>> BEGIN Information shown
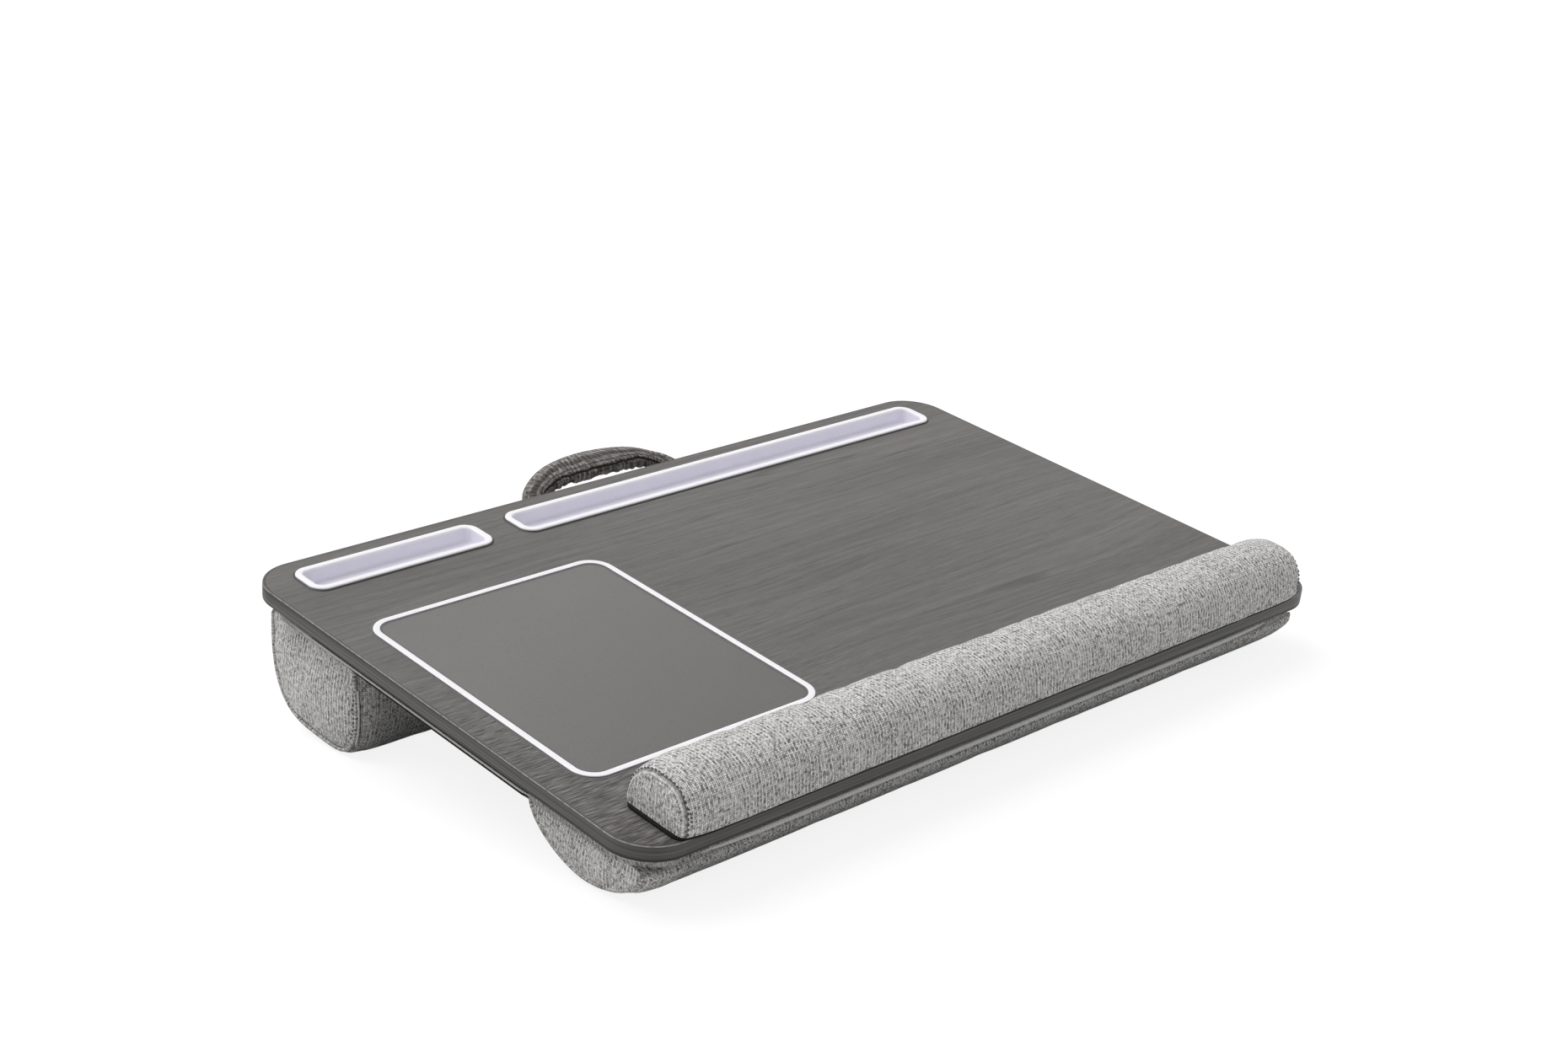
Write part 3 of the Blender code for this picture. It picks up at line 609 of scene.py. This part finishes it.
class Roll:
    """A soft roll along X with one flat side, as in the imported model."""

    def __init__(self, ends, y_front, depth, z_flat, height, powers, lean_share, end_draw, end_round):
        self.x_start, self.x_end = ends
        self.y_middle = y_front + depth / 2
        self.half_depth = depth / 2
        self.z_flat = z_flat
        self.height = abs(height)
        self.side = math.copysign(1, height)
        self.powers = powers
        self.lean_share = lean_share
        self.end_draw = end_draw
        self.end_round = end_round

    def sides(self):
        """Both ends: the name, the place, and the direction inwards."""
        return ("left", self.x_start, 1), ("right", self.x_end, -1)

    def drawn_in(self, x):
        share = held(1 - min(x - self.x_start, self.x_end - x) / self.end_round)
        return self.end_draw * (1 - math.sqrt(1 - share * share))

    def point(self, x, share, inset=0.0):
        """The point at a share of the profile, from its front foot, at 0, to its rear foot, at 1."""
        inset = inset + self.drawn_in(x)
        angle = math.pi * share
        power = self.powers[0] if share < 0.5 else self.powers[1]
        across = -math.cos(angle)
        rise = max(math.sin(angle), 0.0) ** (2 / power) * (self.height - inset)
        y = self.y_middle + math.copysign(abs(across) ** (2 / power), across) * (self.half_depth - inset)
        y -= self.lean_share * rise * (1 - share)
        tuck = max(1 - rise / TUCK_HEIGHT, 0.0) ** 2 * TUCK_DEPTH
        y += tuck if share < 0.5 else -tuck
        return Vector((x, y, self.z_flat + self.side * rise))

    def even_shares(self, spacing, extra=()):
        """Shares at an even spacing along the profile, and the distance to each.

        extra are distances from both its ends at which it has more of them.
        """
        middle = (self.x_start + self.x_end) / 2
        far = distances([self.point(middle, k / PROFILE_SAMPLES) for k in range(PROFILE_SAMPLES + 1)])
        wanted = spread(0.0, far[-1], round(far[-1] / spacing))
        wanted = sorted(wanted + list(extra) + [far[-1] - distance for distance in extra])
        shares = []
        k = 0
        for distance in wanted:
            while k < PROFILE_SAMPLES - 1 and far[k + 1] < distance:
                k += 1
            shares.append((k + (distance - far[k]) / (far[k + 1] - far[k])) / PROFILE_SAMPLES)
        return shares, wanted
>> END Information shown
>> BEGIN Information shown
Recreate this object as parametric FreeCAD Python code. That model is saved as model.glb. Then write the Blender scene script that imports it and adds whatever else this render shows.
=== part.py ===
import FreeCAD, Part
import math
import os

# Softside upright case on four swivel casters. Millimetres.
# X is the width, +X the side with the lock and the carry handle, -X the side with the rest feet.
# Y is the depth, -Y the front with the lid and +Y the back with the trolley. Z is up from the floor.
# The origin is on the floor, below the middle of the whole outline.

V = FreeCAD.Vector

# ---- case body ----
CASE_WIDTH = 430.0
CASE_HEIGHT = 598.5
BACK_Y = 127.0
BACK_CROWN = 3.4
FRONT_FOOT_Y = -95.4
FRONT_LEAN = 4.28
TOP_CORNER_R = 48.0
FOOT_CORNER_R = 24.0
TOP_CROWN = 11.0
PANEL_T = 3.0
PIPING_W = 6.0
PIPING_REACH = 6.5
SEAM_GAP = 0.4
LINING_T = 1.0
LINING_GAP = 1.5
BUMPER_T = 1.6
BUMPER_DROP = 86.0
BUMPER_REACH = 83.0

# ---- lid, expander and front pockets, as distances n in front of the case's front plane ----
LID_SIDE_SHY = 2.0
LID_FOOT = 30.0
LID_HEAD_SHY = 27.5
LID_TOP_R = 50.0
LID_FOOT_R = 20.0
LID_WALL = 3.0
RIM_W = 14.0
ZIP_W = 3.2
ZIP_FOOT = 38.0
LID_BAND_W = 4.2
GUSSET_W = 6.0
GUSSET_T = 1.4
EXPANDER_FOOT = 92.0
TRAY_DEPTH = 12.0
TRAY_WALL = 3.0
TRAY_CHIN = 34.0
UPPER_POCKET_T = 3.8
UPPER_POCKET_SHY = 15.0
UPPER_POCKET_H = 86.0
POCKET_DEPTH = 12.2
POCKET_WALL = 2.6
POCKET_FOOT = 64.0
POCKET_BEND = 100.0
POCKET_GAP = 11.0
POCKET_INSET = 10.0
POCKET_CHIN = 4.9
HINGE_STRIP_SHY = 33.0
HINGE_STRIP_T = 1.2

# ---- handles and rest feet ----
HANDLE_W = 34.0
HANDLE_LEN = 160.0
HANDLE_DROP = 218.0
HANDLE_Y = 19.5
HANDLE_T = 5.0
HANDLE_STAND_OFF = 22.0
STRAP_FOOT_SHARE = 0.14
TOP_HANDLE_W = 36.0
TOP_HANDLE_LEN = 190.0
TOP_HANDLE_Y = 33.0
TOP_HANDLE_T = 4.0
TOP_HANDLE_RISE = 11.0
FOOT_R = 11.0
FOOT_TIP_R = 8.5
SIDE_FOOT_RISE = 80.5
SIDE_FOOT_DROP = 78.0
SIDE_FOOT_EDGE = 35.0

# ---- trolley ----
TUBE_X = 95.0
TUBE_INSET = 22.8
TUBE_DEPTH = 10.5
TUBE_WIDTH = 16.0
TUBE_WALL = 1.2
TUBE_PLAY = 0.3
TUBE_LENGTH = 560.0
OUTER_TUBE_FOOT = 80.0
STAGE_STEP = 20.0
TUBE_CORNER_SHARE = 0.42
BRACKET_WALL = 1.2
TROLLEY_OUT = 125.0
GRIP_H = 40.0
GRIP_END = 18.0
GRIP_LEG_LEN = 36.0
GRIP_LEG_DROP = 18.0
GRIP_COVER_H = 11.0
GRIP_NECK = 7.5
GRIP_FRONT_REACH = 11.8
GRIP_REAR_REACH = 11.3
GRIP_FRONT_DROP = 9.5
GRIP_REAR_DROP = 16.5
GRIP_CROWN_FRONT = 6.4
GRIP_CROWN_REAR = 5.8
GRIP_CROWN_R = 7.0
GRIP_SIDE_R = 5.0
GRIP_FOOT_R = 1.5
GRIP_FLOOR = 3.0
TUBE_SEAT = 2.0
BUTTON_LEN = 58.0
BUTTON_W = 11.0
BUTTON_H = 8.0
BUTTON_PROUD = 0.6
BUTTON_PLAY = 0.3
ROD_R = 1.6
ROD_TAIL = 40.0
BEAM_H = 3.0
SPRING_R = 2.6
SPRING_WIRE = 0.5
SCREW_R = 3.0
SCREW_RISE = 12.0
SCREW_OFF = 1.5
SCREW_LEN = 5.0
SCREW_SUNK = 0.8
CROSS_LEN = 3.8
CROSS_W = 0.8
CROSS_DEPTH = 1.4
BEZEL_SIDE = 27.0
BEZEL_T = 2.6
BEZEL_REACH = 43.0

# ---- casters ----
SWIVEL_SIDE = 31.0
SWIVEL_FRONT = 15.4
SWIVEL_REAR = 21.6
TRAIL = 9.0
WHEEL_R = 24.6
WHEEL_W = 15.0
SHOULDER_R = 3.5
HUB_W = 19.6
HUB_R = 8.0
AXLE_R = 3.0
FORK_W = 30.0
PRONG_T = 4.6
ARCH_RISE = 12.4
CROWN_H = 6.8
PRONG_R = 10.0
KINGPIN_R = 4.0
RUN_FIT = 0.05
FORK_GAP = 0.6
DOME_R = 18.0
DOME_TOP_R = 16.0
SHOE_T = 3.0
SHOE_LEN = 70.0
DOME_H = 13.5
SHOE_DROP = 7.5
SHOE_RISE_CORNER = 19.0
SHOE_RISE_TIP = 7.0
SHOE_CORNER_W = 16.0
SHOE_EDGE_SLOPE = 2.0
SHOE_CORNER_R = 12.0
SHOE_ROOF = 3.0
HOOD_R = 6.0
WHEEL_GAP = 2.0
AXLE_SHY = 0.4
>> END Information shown
> _Instructions to follow_: Reply with nothing but the number of lines that contain the word "scene".

> _Output below_: 2